The pope intensified his effort to curb what he saw as liberation theology clerics' excessive involvement in temporal affairs in 1984 with Ratzinger's first instruction on the subject, which attacked liberation theology for its inclusion in certain cases of "concepts borrowed from Marxist thought" and its efforts to deal with temporal problems separately from spiritual ones.

The new liberation theology unveiled by Ratzinger today laid heavy emphasis on the church's traditional concern for the poor and its stand in favor of what the document repeatedly called "Christian freedom and liberation."

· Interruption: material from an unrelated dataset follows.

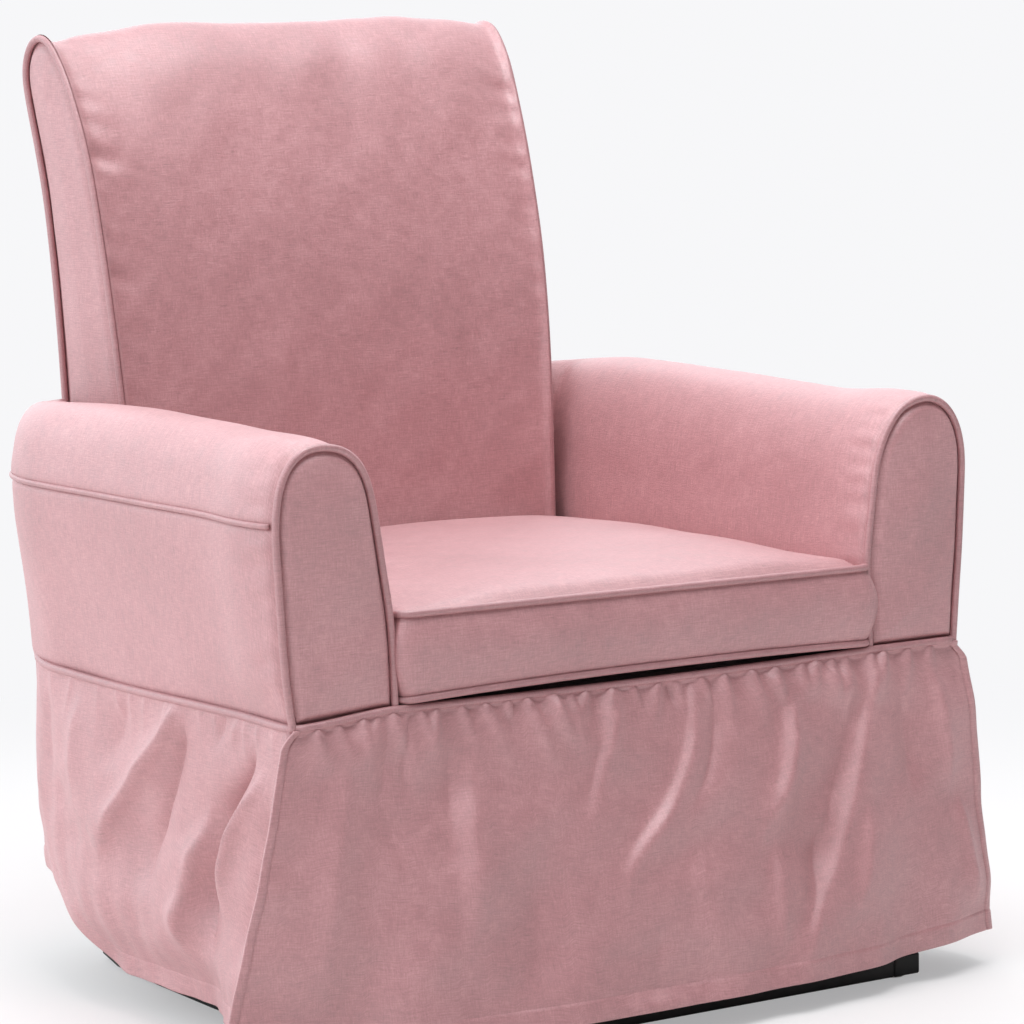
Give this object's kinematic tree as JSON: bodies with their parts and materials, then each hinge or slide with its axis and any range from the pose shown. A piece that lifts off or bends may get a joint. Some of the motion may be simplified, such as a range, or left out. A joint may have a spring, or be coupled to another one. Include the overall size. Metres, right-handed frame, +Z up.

True liberation, according to the document, can only come when it is linked to faith in Christ. Thus individual liberty that seeks to separate itself from the church offers nothing but anarchy and a new form of slavery, as does any form of collectivism, a clear reference to the communism the church has long opposed.

While repeating its opposition to the open involvement of the clergy in politics, the new instruction affirms that the "church does not hesitate to condemn situations of life which are injurious to man's dignity and freedom." This condemnation, the Vatican document proclaimed, can be extended to "systems" that do not represent and respect Christian human ideals.

Systems built on "unjust structures" need "to be changed," the document continues. "It is, therefore, perfectly legitimate that those who suffer oppression on the part of the wealthy or the politically powerful should take action, through morally licit means, in order to secure structures and institutions in which their rights will be truly respected."

The document repeatedly emphasizes the need for such "licit means" over any illicit, or violent, means even though it recognizes that the "last resort" armed struggle is allowed by church teaching.

"Systematic recourse to violence put forward as the necessary path to liberation has to be condemned as a destructive illusion and one that opens the way to new forms of servitude," the document adds. Revolution and class struggle are also rejected in favor of reformist actions for justice and "social solidarity."

Seeming to refer to the model of the Catholic Church in the Philippines in supporting the ouster of Ferdinand Marcos in February, the new church guidelines openly advocate change through peaceful civil disobedience or passive resistance.

"Because of the continual development of the technology of violence and the increasingly serious dangers implied in its recourse," the document states, "that which today is termed 'passive resistance' shows a way more comfortable to moral principles and having no less prospects for success."

According to church liberals here, the new document is an effort by the church to co-opt the theology of liberation by embracing it and redefining it in ways more acceptable to the pope and the Vatican hierarchy. They reportedly have been upset at some of the directions liberation theology has taken and, until now, the Vatican's seeming lack of control over some of the political stances of local bishops, priests and nuns.